Quote the whole listing verbatim.

#### Source data ####

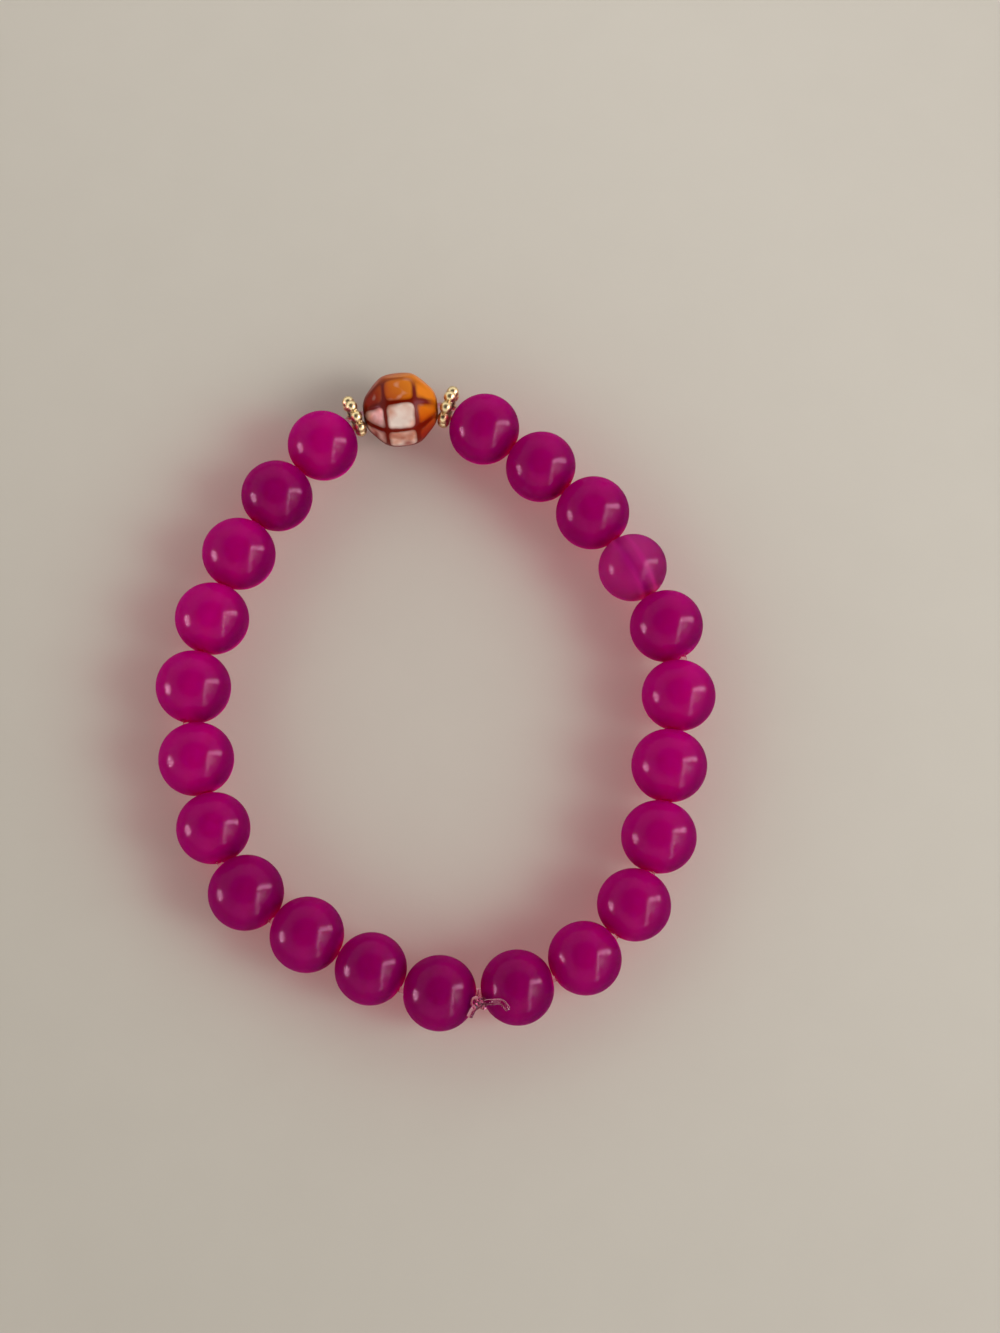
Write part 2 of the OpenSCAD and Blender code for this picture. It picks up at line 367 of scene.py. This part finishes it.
def turn_bead(node):
    middle, way = holes[node]
    _, diameter, bore = sizes[node]
    side, up = square_axes(way)
    seed = Vector((13.7, 5.1, 2.9)) * int(node[-2:])
    rows = []
    for out, along in bead_outline(diameter, bore):
        near_mouth = max(0.0, 1 - abs(out - bore / 2 - MOUTH_WIDE) / MOUTH_WIDE)
        row = []
        for k in range(AROUND):
            a = 2 * math.pi * k / AROUND
            spot = out * (math.cos(a) * side + math.sin(a) * up) + along * way
            wave = noise.noise(Vector(spot) * WAVES + seed) * WAVE_DEEP
            chip = max(0.0, noise.noise(Vector(spot) * CHIPS + seed) - 0.1) * CHIP_DEEP
            row.append(middle + spot * (1 + (wave - chip * near_mouth) / np.linalg.norm(spot)))
        rows.append(row)
    return grid_mesh(node + "_glass", rows, loop_rows=True)

# %% Say where the dye is thin and deep, and where painted glow and shade go
# The window's side, where the bead gets painted shade
LIT_FROM = np.array((0.97, -0.24, 0.0))
# The painted pale lines of the hole's walls: how many bores off the hole's own line, and how wide
# in mm
LINES_OFF, LINES_WIDE = 0.8, 0.28

def dye_and_painted_light(mesh, node, dye):
    middle, way = holes[node]
    _, diameter, bore = sizes[node]
    rel = (corners_of(mesh) - middle) / (diameter / 2)
    height = rel[:, 2]
    # Painted glow where light leaves the glass: on the underside and at the two ends
    under = rises(-height, 0.1, 0.5)
    ends = rises(abs(rel @ way), 0.84, 0.98) * 0.3
    # Painted shade: low round the girdle and lit on the window's side, fading out on the lower half
    low = 1 - rises(height, 0.23, 0.78)
    lit = rises(rel @ LIT_FROM, 0.15, 0.75)
    off_hole = abs(np.cross(way, rel)[:, 2]) * diameter / 2
    lines = np.exp(-((off_hole - bore * LINES_OFF) / LINES_WIDE) ** 2)
    point_values(mesh, "dye", np.full(len(rel), dye))
    point_values(mesh, "through", np.maximum(under, ends))
    point_values(mesh, "girdle", np.minimum(0.42 * low + 0.5 * lit, 0.8) * rises(height, -0.2, 0.1))
    point_values(mesh, "channel", lines * (height > 0))

# %% String the beads
# How deep the dye is in each bead, from 0, thin, to 1, deep
DYE = [0.25, 0.75, 0.35, 0.2, 0.3, 0.3, 0.5, 0.8, 0.75, 0.85, 0.9,
       0.85, 0.55, 0.45, 0.35, 0.25, 0.2, 0.5, 0.5, 0.55, 0.6, 0.55]
for node, dye in zip(BEADS, DYE):
    bead_mesh = turn_bead(node)
    dye_and_painted_light(bead_mesh, node, dye)
    glass = clearer if node == "bead_19" else magenta
    piece("magenta_" + node, bead_mesh, glass, node, glossy_glass)
print("round beads turned:", len(BEADS))

# %% [markdown]
# ## The faceted bead
# This bead began as a ball of amber glass. Three rows of flats were ground on it and it was fired
# again, which softened every edge. Where no flat was ground, the ball's own curve is left as a
# band. A thin copper lustre was sprayed on the flats from one side. The flats are read from the
# CAD solid. In each direction from the middle the surface lies at the nearest of them, or at the
# ball, and a soft minimum of those distances rounds the edges. This keeps the mesh an even grid,
# which a chain of cuts and bevels wouldn't.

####

*Output for this exercise:*
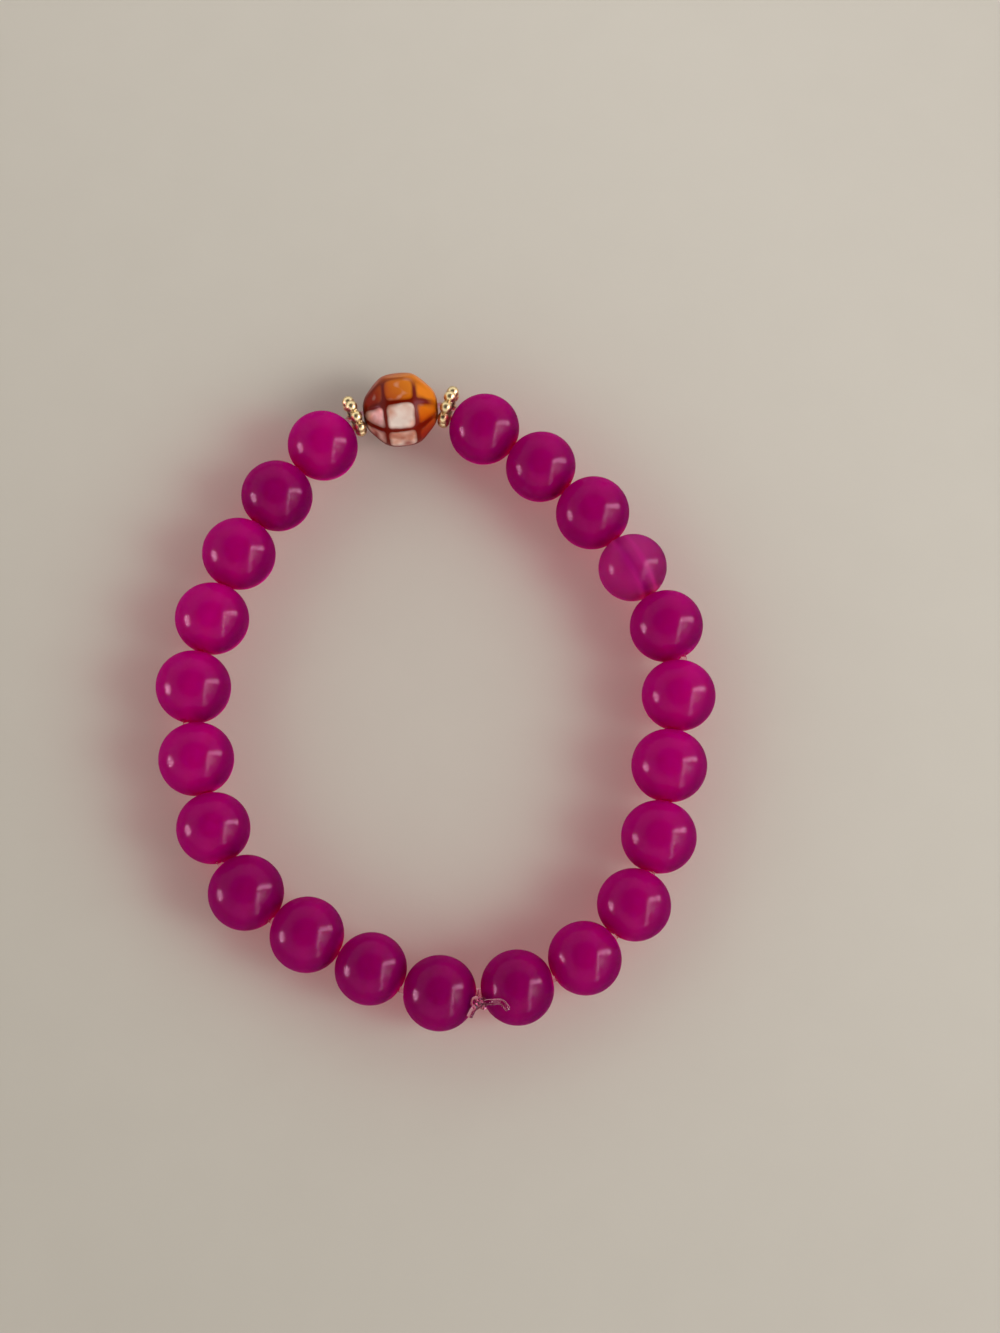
Write part 2 of the OpenSCAD and Blender code for this picture. It picks up at line 367 of scene.py. This part finishes it.
def turn_bead(node):
    middle, way = holes[node]
    _, diameter, bore = sizes[node]
    side, up = square_axes(way)
    seed = Vector((13.7, 5.1, 2.9)) * int(node[-2:])
    rows = []
    for out, along in bead_outline(diameter, bore):
        near_mouth = max(0.0, 1 - abs(out - bore / 2 - MOUTH_WIDE) / MOUTH_WIDE)
        row = []
        for k in range(AROUND):
            a = 2 * math.pi * k / AROUND
            spot = out * (math.cos(a) * side + math.sin(a) * up) + along * way
            wave = noise.noise(Vector(spot) * WAVES + seed) * WAVE_DEEP
            chip = max(0.0, noise.noise(Vector(spot) * CHIPS + seed) - 0.1) * CHIP_DEEP
            row.append(middle + spot * (1 + (wave - chip * near_mouth) / np.linalg.norm(spot)))
        rows.append(row)
    return grid_mesh(node + "_glass", rows, loop_rows=True)

# %% Say where the dye is thin and deep, and where painted glow and shade go
# The window's side, where the bead gets painted shade
LIT_FROM = np.array((0.97, -0.24, 0.0))
# The painted pale lines of the hole's walls: how many bores off the hole's own line, and how wide
# in mm
LINES_OFF, LINES_WIDE = 0.8, 0.28

def dye_and_painted_light(mesh, node, dye):
    middle, way = holes[node]
    _, diameter, bore = sizes[node]
    rel = (corners_of(mesh) - middle) / (diameter / 2)
    height = rel[:, 2]
    # Painted glow where light leaves the glass: on the underside and at the two ends
    under = rises(-height, 0.1, 0.5)
    ends = rises(abs(rel @ way), 0.84, 0.98) * 0.3
    # Painted shade: low round the girdle and lit on the window's side, fading out on the lower half
    low = 1 - rises(height, 0.23, 0.78)
    lit = rises(rel @ LIT_FROM, 0.15, 0.75)
    off_hole = abs(np.cross(way, rel)[:, 2]) * diameter / 2
    lines = np.exp(-((off_hole - bore * LINES_OFF) / LINES_WIDE) ** 2)
    point_values(mesh, "dye", np.full(len(rel), dye))
    point_values(mesh, "through", np.maximum(under, ends))
    point_values(mesh, "girdle", np.minimum(0.42 * low + 0.5 * lit, 0.8) * rises(height, -0.2, 0.1))
    point_values(mesh, "channel", lines * (height > 0))

# %% String the beads
# How deep the dye is in each bead, from 0, thin, to 1, deep
DYE = [0.25, 0.75, 0.35, 0.2, 0.3, 0.3, 0.5, 0.8, 0.75, 0.85, 0.9,
       0.85, 0.55, 0.45, 0.35, 0.25, 0.2, 0.5, 0.5, 0.55, 0.6, 0.55]
for node, dye in zip(BEADS, DYE):
    bead_mesh = turn_bead(node)
    dye_and_painted_light(bead_mesh, node, dye)
    glass = clearer if node == "bead_19" else magenta
    piece("magenta_" + node, bead_mesh, glass, node, glossy_glass)
print("round beads turned:", len(BEADS))

# %% [markdown]
# ## The faceted bead
# This bead began as a ball of amber glass. Three rows of flats were ground on it and it was fired
# again, which softened every edge. Where no flat was ground, the ball's own curve is left as a
# band. A thin copper lustre was sprayed on the flats from one side. The flats are read from the
# CAD solid. In each direction from the middle the surface lies at the nearest of them, or at the
# ball, and a soft minimum of those distances rounds the edges. This keeps the mesh an even grid,
# which a chain of cuts and bevels wouldn't.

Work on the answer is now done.